Czy stare samoloty marnieją w Polsce?

"Dziś, będąc w Poznaniu, poszedłem zobaczyć, w jakiej kondycji jest stojący przy Politechnice Poznańskiej SU-22M4. I powiem wprost serce mi pękło. To, co zobaczyłem, było jak zimny prysznic. Nic się nie zmieniło. Ani o jotę. Ten piękny, zasłużony myśliwsko-bombowy samolot, o który kiedyś tak zabiegała Politechnika Poznańska… dziś powoli marnieje. (...) To nie jest zwykły eksponat. To część naszej lotniczej tożsamości.
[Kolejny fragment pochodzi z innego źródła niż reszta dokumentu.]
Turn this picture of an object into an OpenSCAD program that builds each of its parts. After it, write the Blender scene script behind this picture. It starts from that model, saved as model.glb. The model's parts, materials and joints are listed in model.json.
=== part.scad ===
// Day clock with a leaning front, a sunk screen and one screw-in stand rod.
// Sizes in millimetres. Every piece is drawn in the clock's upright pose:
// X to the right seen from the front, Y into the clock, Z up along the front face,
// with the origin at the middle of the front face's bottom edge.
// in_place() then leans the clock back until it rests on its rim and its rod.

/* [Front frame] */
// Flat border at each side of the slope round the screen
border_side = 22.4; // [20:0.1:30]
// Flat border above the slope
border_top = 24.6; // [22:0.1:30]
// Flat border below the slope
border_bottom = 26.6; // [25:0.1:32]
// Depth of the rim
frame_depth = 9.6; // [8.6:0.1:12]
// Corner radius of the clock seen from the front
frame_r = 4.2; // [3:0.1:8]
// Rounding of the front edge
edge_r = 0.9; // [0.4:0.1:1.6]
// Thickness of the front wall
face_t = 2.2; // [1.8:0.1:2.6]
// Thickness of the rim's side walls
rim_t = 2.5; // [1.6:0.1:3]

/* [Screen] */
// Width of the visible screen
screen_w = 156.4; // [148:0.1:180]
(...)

Wstyd, Politechniko Poznańska. Naprawdę wstyd" – opisuje pilot.

Su-22M4 został przekazany bezpłatnie Politechnice Poznańskiej w czerwcu 2011 roku przez bazę wojskową w Mirosławcu. Na archiwalnych zdjęciach wygląda jak nówka sztuka, wraz ze świeżym kamuflażem. Jego obecność miała promować dwie specjalności uczelni: silniki lotnicze oraz transport lotniczy, utworzone w ramach programu Era Inżyniera.
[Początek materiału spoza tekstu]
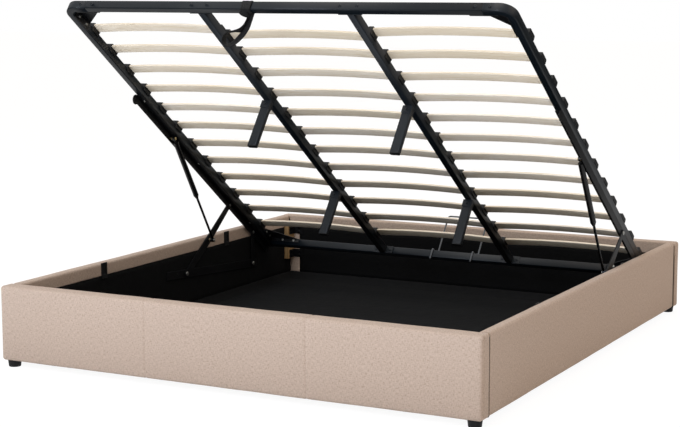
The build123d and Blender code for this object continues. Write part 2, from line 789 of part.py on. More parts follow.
def make_support_legs():
    """Fixed legs under the centre bars with their saddles, bolts and caps."""
    legs, saddles, caps, bolts = [], [], [], []
    outline = RectangleRounded(leg_width, leg_depth, leg_corner_radius)
    inside = RectangleRounded(leg_width - 2 * leg_wall, leg_depth - 2 * leg_wall,
                              leg_corner_radius - leg_wall)
    tube_length = leg_length - leg_cap_thickness
    leg = Pos(0, 0, -tube_length) * extrude(outline - inside, tube_length)
    cap = Pos(0, 0, -leg_length) * extrude(outline, leg_cap_thickness)
    saddle_width = leg_depth + 2 * saddle_thickness
    side_box = Box(leg_width, saddle_thickness, saddle_height)
    for x in (-centre_bar_x, centre_bar_x):
        for place in leg_places:
            spot = Pos(x, -place, 0)
            legs.append(spot * leg)
            caps.append(spot * cap)
            for side in (-1, 1):
                face_y = side * (saddle_width - saddle_thickness) / 2
                saddles.append(spot * Pos(0, face_y, -saddle_height / 2) * side_box)
                bolts.append(fastener_head(
                    (x, side * saddle_width / 2 - place, -saddle_height / 2),
                    (0, side, 0), saddle_bolt_radius, frame_bolt_height))
    save("support_legs", on_lid(group(legs)))
    save("leg_saddles", on_lid(group(saddles)))
    return caps, bolts


def head_rail_plugs():
    """Plugs in the open ends of the head rail."""
    edge = rail_wall + plug_clearance
    plug = box_between((lid_half_width - plug_depth, edge - rail_width, edge),
                       (lid_half_width, -edge, rail_height - edge))
    return [plug, mirrored(plug)]


def make_side_brackets():
    """Angles under the side rails that carry the arms and struts, with their bolts."""
    end_y = -lid_bracket_reach
    ledge = box_between((rail_inner_x, end_y, -lid_bracket_thickness),
                        (lid_half_width, 0, 0))
    flange = box_between((lid_flange_x, end_y, -lid_bracket_drop), (lid_half_width, 0, 0))
    bulge = rod_between((lid_flange_x, end_y, -lid_bracket_end_radius),
                        (lid_half_width, end_y, -lid_bracket_end_radius),
                        lid_bracket_end_radius)
    bracket = ledge + flange + bulge
    bolts = []
    bolt_x = (rail_inner_x + lid_flange_x) / 2
    for place in lid_bracket_bolt_places:
        bolts.append(fastener_head((bolt_x, -place, -lid_bracket_thickness), (0, 0, -1),
                                   frame_bolt_radius, frame_bolt_height))
    for place in (front_pivot_place, rear_pivot_place):
        bolts.append(fastener_head((lid_flange_x, -place, -lid_pivot_drop), (-1, 0, 0),
                                   rivet_head_radius, frame_bolt_height))
    eye_low = strut_axis_x - eye_thickness / 2
    stud = cross_pin(strut_on_lid, eye_low - stud_gap, lid_flange_x, stud_radius)
    stud += cross_pin(strut_on_lid, strut_axis_x + eye_thickness / 2 + stud_gap, lid_flange_x,
                      stud_collar_radius)
    stud += fastener_head((eye_low - stud_gap, *strut_on_lid), (-1, 0, 0),
                          stud_collar_radius, stud_head_height)
    save("right_lid_bracket", on_lid(bracket))
    save("left_lid_bracket", on_lid(mirrored(bracket)))
    save("lid_bracket_bolts", on_lid(group(bolts + [mirrored(bolt) for bolt in bolts])))
    save("strut_upper_studs", on_lid(group([stud, mirrored(stud)])))


def make_pull_strap():
    """Webbing band round the foot rail with a loop that hangs below it."""
    gap = strap_clearance
    outer = gap + strap_thickness
    band = box_between((-strap_width / 2, -lid_length - outer, -outer),
                       (strap_width / 2, rail_width - lid_length + outer,
                        rail_height + outer))
    band -= box_between((-strap_width / 2 - overrun, -lid_length - gap, -gap),
                        (strap_width / 2 + overrun, rail_width - lid_length + gap,
                         rail_height + gap))
    loop_radius = strap_loop_depth / 2
    top = turned((rail_width / 2 - lid_length, -outer - loop_radius), -lid_open_angle)
    loop = SlotOverall(strap_drop, strap_loop_depth) - SlotOverall(
        strap_drop - 2 * strap_thickness, strap_loop_depth - 2 * strap_thickness)
    loop = extrude(loop, strap_width / 2, both=True)
    hung = Plane(origin=(0, top[0], top[1] + loop_radius - strap_drop / 2), x_dir=(0, 0, 1),
                 z_dir=(1, 0, 0)).location * loop
    hung = Rot(lid_open_angle, 0, 0) * hung
    save("pull_strap", on_lid(Pos(strap_x, 0, 0) * group([band, hung])))


def make_retainer():
    """Wire hoop behind the head rail, hooked over the rail at both feet."""
    half = retainer_width / 2
    rail_gap = wire_radius + wire_clearance
    front_y = -rail_width - rail_gap
    over_z = rail_height + rail_gap
    left_hook = [(-half, front_y, -hook_lip), (-half, front_y, over_z)]
    hoop = [(-half, retainer_offset, over_z), (-half, retainer_offset, retainer_height),
            (half, retainer_offset, retainer_height), (half, retainer_offset, over_z)]
    right_hook = [(half, front_y, over_z), (half, front_y, -hook_lip)]
    bends = [rail_gap] + [wire_bend_radius for corner in hoop] + [rail_gap]
    path = FilletPolyline(*left_hook, *hoop, *right_hook, radius=bends)
    section = Plane(origin=path @ 0, z_dir=path % 0) * Circle(wire_radius)
    wire = sweep(section, path)
    save("mattress_retainer", on_lid(Pos(retainer_x, 0, 0) * wire))


def print_joints():
    """Print the places and angles that the joints need."""
    print("lid raised at", lid_open, "shut at", lid_closed, "pole", lid_pole)
    print("front arm base", front_base, "top", front_open, "angle", front_arm_open_angle)
    print("rear arm base", rear_base, "top", rear_open, "angle", rear_arm_open_angle)
    print("strut top", strut_top_open, "foot", strut_foot_open)
    print("strut length", strut_open_length, "shut", strut_closed_length)
    print("strut angle", strut_open_angle, "shut", strut_closed_angle)


def main():
    """Build and write every sub-part."""
    os.makedirs("parts", exist_ok=True)
    make_walls()
    make_feet()
    make_floor_cloth()
    make_corner_joints()
    make_guides()
    make_base_plates()
    make_arms()
    make_struts()
    make_lid_frame()
    frame_bolts = make_lid_brackets()
    make_slats()
    caps, leg_bolts = make_support_legs()
    save("frame_bolts", on_lid(group(frame_bolts + leg_bolts)))
    save("tube_end_caps", on_lid(group(caps + head_rail_plugs())))
    make_side_brackets()
    make_pull_strap()
    make_retainer()
    print_joints()


if __name__ == "__main__":
    main()
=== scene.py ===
"""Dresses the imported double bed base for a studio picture.

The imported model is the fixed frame. Steel, timber and moulded pieces are remade with
rolled edges in the place of their solids, and the soft pieces are made here as cloth.
All lengths are in metres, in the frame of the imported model.
"""
import json
import logging
import math
from dataclasses import dataclass
from enum import Enum
from typing import Any, Callable, Sequence

import bmesh
import bpy
import numpy as np
from bpy.types import Material, Mesh, Node, NodeSocket, NodeTree, Object
from mathutils import Matrix, Vector, noise
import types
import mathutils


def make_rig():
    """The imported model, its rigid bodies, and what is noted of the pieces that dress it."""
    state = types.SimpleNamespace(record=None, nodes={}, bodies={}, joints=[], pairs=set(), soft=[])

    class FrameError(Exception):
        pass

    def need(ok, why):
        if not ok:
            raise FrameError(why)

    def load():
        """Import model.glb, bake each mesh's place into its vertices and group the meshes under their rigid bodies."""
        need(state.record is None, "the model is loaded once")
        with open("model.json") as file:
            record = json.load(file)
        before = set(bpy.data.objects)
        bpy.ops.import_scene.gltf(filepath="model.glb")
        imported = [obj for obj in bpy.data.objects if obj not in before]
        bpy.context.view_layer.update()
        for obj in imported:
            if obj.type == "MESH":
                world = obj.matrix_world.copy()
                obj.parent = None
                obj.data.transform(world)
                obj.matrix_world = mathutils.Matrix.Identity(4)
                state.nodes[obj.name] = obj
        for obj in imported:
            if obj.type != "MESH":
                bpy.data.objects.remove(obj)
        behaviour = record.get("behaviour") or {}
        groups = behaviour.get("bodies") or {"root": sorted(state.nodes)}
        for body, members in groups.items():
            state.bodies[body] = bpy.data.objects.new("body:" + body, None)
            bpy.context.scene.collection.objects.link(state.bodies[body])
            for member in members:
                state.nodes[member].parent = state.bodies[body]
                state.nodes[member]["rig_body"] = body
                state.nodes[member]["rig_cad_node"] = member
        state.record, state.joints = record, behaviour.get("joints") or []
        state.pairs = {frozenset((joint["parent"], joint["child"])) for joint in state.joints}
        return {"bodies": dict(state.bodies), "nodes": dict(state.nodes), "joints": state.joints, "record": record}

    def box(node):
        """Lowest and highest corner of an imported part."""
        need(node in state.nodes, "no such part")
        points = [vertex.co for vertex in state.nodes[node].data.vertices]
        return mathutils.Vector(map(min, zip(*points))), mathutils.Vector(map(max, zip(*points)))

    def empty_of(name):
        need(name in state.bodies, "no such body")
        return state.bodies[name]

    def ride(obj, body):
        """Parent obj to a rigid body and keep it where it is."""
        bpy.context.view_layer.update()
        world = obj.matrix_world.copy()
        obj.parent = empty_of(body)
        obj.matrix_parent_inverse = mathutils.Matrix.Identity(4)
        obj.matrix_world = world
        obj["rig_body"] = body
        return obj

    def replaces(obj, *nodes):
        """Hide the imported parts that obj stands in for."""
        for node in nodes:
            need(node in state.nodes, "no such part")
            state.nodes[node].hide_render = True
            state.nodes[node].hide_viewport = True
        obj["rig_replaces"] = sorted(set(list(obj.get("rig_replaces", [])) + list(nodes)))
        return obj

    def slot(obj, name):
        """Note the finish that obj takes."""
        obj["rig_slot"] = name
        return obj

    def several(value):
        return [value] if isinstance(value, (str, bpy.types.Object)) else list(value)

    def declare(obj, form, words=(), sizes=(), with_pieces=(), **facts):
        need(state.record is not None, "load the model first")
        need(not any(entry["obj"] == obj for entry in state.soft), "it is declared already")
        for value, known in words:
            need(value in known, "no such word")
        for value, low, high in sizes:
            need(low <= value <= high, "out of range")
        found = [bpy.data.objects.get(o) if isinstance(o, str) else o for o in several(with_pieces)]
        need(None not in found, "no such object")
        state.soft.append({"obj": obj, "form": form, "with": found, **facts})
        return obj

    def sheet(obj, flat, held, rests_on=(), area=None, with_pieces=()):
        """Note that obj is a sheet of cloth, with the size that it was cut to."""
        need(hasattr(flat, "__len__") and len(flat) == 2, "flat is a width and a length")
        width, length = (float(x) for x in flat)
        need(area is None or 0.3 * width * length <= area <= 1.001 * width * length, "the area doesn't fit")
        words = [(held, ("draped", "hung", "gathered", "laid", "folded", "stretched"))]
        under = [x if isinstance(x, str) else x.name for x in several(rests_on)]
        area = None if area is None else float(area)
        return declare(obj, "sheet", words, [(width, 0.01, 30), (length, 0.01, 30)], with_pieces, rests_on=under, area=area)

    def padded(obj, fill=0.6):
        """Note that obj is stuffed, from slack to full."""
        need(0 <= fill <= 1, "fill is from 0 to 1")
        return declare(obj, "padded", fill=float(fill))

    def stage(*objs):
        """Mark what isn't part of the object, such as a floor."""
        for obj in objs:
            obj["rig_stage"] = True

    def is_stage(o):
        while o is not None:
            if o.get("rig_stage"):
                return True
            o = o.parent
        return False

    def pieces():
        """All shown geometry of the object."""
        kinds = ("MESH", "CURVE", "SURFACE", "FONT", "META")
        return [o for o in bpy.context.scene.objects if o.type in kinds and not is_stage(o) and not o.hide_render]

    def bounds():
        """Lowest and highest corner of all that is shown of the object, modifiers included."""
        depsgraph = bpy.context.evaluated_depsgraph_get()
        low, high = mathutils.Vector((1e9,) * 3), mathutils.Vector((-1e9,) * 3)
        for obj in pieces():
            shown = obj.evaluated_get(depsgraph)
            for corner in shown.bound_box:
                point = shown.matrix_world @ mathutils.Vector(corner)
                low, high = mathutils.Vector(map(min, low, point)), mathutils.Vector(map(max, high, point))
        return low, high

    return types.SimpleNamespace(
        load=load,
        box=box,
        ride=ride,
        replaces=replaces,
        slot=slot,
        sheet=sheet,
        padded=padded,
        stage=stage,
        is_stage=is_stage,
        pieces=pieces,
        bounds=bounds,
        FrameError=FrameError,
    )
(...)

Nie jest to jedyny egzemplarz-pomnik pozostawiony rdzy. Użytkownicy w dyskusji pod postem wymieniają przypadek samolotów Iskra pod budynkami Akademii Zamojskiej. Niektórzy zwracają jeszcze uwagę na samoloty stojące na poznańskiej Cytadeli, których stan oceniają jako pogarszający się z roku na rok. Padł również przykład samolotów An 2 (tzw. Antków) poznańskiego aeroklubu, będących w stanie zaawansowanego rozkładu. Su w podobnym stanie zalega jeszcze w Sosnowcu, na placu technikum transportowego.
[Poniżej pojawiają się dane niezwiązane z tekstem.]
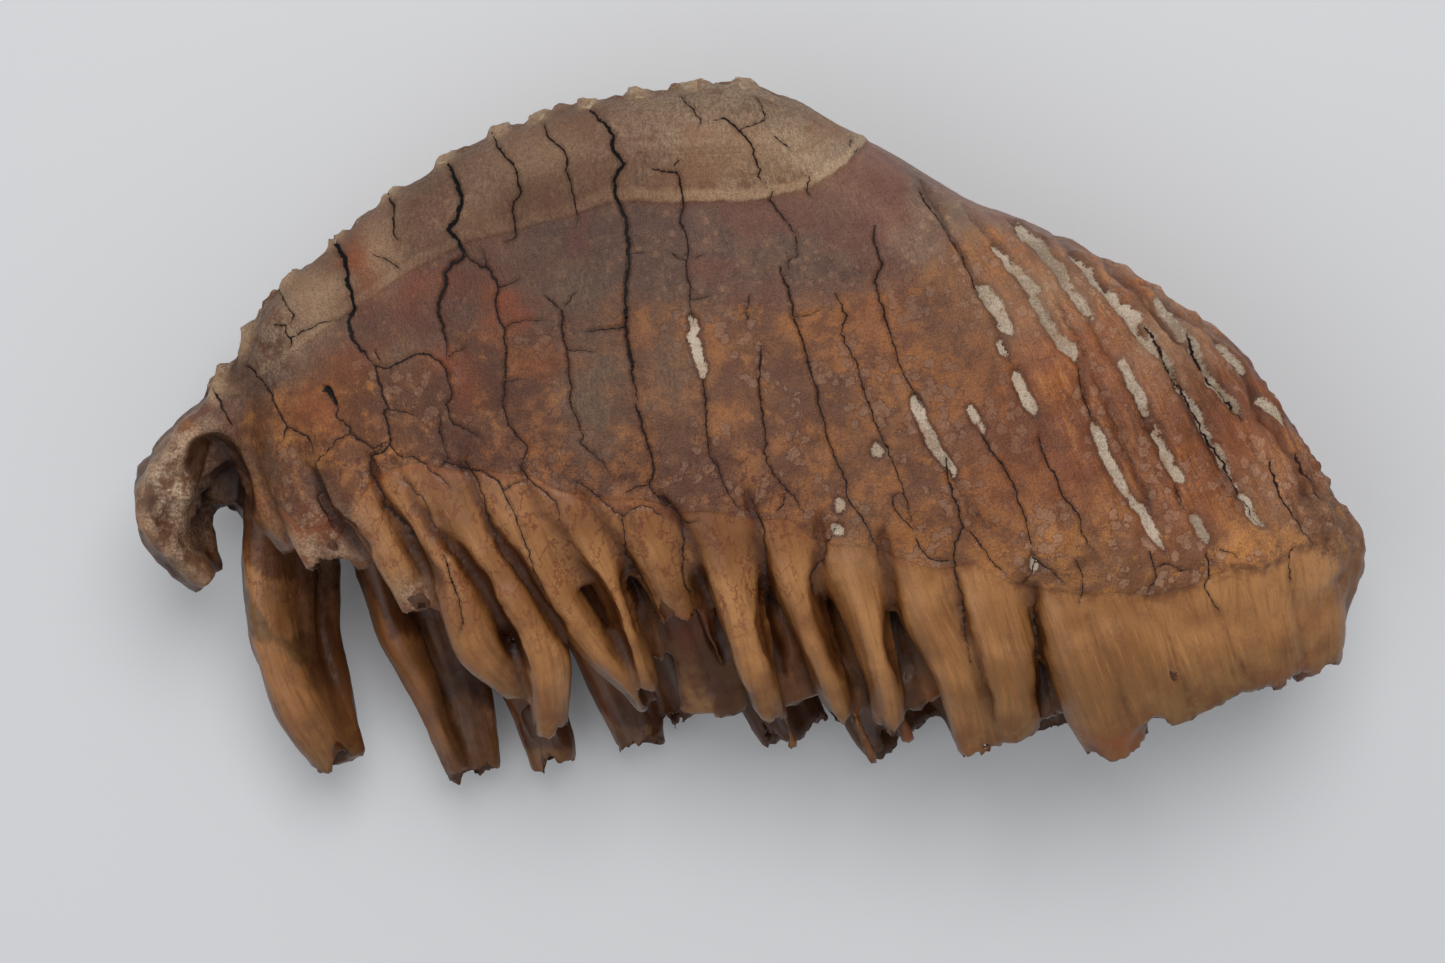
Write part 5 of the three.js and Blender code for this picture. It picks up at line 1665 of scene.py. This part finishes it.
# %% Rings of edges, one for each pocket
RING_STEPS = 64
RING_HALF_WIDTH, RING_DEPTH_SHARE, RING_SUNK_BY = 2.4, 0.72, 0.65
ring_corners, ring_edges = [], []
for middle_plate in POCKET_PLATES:
    tx, ty, bx, by, half_depth = fan_at(middle_plate)
    up = np.array([tx - bx, ty - by]) / np.hypot(tx - bx, ty - by)
    beside_row = np.array([up[1], -up[0]])
    turn = np.linspace(0, 2 * np.pi, RING_STEPS, endpoint=False)
    flat = np.sign(np.cos(turn)) * np.abs(np.cos(turn)) ** 0.55 * RING_HALF_WIDTH
    deep = np.sin(turn) * (half_depth * RING_DEPTH_SHARE)
    # The ridge lies on the face, which curves down towards its near and far ends.
    drop = 1 - (1 - np.abs(deep / half_depth) ** CHEWED_SQUARENESS) ** (1 / CHEWED_SQUARENESS)
    drop = drop * np.hypot(tx - bx, ty - by) / 2
    across = flat[:, None] * beside_row + np.array([tx, ty]) - up * drop[:, None]
    first = len(ring_corners)
    ring_corners += np.column_stack([across, MID_HEIGHT + deep]).tolist()
    ring_edges += [(first + i, first + (i + 1) % RING_STEPS) for i in range(RING_STEPS)]
ring_corners = onto_field(np.array(ring_corners), 6)
# The rings go along with the relief of the skin under them.
under_ring = [np.argmin(((points - corner) ** 2).sum(1)) for corner in ring_corners]
ring_corners = ring_corners + normal[under_ring] * (relief[under_ring, None] - RING_SUNK_BY)
rings = bpy.data.meshes.new("rings")
rings.from_pydata((ring_corners * MM).tolist(), ring_edges, [])
ridges = grown("enamel_ridges", ridge_group, rings, {
    "Thickness": 0.8 * MM, "Roughness": 0.9 * MM, "Seed": 4.0, "Finish": enamel_finish})
ridge_corners = net_of(ridges.data).corners
ridge_corners = np.clip(ridge_corners, BOX_LOW + ROOM, BOX_HIGH - ROOM)
ridges.data.vertices.foreach_set("co", (ridge_corners * MM).astype(np.float32).ravel())
ridges.data.update()
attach(ridges, "root")
print("enamel ridges:", len(ridges.data.polygons), "faces")

# %% [markdown]
# ## Crumbs of cement
#
# Old cement crumbles. Small grains are scattered over the strips, and each is turned and sized by a seeded
# number.

# %% The crumb group
crumb_group, crumb_net, crumb_inputs = node_group("cement crumbs", {
    "Density": "NodeSocketFloat", "Seed": "NodeSocketInt", "Finish": "NodeSocketMaterial"})
scattered = crumb_net.add("GeometryNodeDistributePointsOnFaces", {}, {
    "Mesh": crumb_inputs["Geometry"], "Density": crumb_inputs["Density"], "Seed": crumb_inputs["Seed"]})
grain_mesh = crumb_net.add("GeometryNodeMeshIcoSphere", {}, {"Radius": 0.34 * MM, "Subdivisions": 1})
turned = crumb_net.add("FunctionNodeRandomValue", {"data_type": "FLOAT_VECTOR"}, {
    1: (6.28, 6.28, 6.28), "Seed": crumb_inputs["Seed"]})
sized = crumb_net.add("FunctionNodeRandomValue", {"data_type": "FLOAT_VECTOR"}, {
    0: (0.35, 0.35, 0.3), 1: (1.1, 1.0, 0.8), "Seed": crumb_inputs["Seed"]})
grains = crumb_net.add("GeometryNodeInstanceOnPoints", {}, {
    "Points": scattered, "Instance": grain_mesh, "Rotation": turned, "Scale": sized})
grains = crumb_net.add("GeometryNodeRealizeInstances", {}, {"Geometry": grains})
grains = crumb_net.add("GeometryNodeSetMaterial", {}, {
    "Geometry": grains, "Material": crumb_inputs["Finish"]})
finish_group(crumb_group, grains)

cement_finish, cement_net, cement_shader = new_finish("dry cement")
crumb_fine = (cement_net.add("ShaderNodeTexCoord", {}, {}, "Object") * 1000).noise(1.5, 2, 0.6)
plug(cement_net.tree, cement_shader.inputs["Base Color"], crumb_fine.ramp(0.35, 0.65).mix(
    tone(140, 121, 102), tone(182, 166, 147)))
cement_shader.inputs["Roughness"].default_value = 0.9

# %% [markdown]
# Grains grow only well inside a strip and away from the cracks.

# %% Grow the crumbs
on_cement = (cement[skin.triangles] > 0.75).all(1) & (cement_edge[skin.triangles].max(1) < -0.35)
on_cement &= (crack_distance - crack_half)[skin.triangles].min(1) > 0.4
used, strip_faces = np.unique(skin.triangles[on_cement], return_inverse=True)
strips = mesh_from("strips", skin.corners[used], strip_faces.reshape(-1, 3))
crumbs = grown("cement_crumbs", crumb_group, strips, {"Density": 0.7e6, "Seed": 5, "Finish": cement_finish})
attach(crumbs, "root")
print("cement crumbs:", len(crumbs.data.polygons), "faces on", int(on_cement.sum()), "triangles")

# %% [markdown]
# ## Camera, floor and light
#
# The camera looks straight down from three quarters of a metre. The floor is plain and pale. One large soft
# light stands towards the chewing edge, so the cap is lit and the roots' undersides are dark.

# %% Camera
FOCAL_PIXELS, PHOTO_WIDTH, SENSOR_WIDTH = 2730, 1445, 36
scene = bpy.context.scene
camera = bpy.data.objects.new("camera", bpy.data.cameras.new("camera"))
camera.location = (-ORIGIN[0] * MM, -ORIGIN[1] * MM, EYE_HEIGHT * MM)
camera.data.sensor_width = SENSOR_WIDTH
camera.data.lens = FOCAL_PIXELS / PHOTO_WIDTH * SENSOR_WIDTH
camera.data.clip_start = 0.01
scene.collection.objects.link(camera)
scene.camera = camera

# %% [markdown]
# The floor is a square of four metres, on which the tooth lies.

# %% Floor
FLOOR_CORNERS = [(-2, -2, 0), (2, -2, 0), (2, 2, 0), (-2, 2, 0)]  # in metres
floor_mesh = bpy.data.meshes.new("floor")
floor_mesh.from_pydata(FLOOR_CORNERS, [], [(0, 1, 2, 3)])
floor = bpy.data.objects.new("floor", floor_mesh)
scene.collection.objects.link(floor)
floor_finish, _, floor_shader = new_finish("pale floor")
floor_shader.inputs["Base Color"].default_value = (0.80, 0.81, 0.825, 1)
floor_shader.inputs["Roughness"].default_value = 0.6
floor_mesh.materials.append(floor_finish)

# %% [markdown]
# A light has a place, a point that it shines at, a size in millimetres and a power in watts. The room
# itself gives a weak even light.

# %% Lights
def soft_light(name, place_mm, aim_mm, size_mm, power):
    light = bpy.data.lights.new(name, "AREA")
    light.shape = "DISK"
    light.size = size_mm * MM
    light.energy = power
    thing = bpy.data.objects.new(name, light)
    start_at = Vector(place_mm) * MM
    thing.location = start_at
    thing.rotation_euler = (Vector(aim_mm) * MM - start_at).to_track_quat("-Z", "Y").to_euler()
    scene.collection.objects.link(thing)


soft_light("high soft light", (60, 430, 1050), (0, 0, 30), 700, 5.0)
soft_light("weak side light", (-500, -350, 1000), (0, 0, 30), 900, 1.7)
world = bpy.data.worlds.new("room")
world.use_nodes = True
room_light = world.node_tree.nodes["Background"]
room_light.inputs["Color"].default_value = (0.95, 0.97, 1, 1)
room_light.inputs["Strength"].default_value = 0.40
scene.world = world
scene.view_settings.view_transform = "Standard"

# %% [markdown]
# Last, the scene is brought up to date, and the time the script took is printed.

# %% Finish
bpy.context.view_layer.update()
print("script took", round(time.time() - started), "s")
Co zrobić z zabytkowymi maszynami wojskowymi?

Miłośnicy historycznych maszyn piszą z emocjami o tym, aby takie obiekty lepiej oddać do muzeum. Za przykład godnej opieki nad starymi samolotami podaje się Pilskie Muzeum Wojskowe.

Są przypadki, gdy poznańskie samoloty trafiały w inne ręce - jak MiG-23MF, dawniej stojący w Sadach koło Poznania, a obecnie zabawiający młodzież w labiryncie kukurydzy w Swarzewie. Mijam ten obiekt regularnie w drodze na Hel, jest to miejsce wręcz usiane starymi samolotami i innymi pojazdami, chociaż ich stan daleki jest od jakości "muzealnej".

"Tak się nie traktuje historii, tak się nie traktuje symbolu. Jeszcze nie jest za późno, ale za chwilę może być. Samoloty nie czekają, one umierają w ciszy, jeśli nikt o nie nie dba…" – apeluje Pilot Miś. Ze swoim przekazem chciałby dotrzeć do gospodarza eksponatu.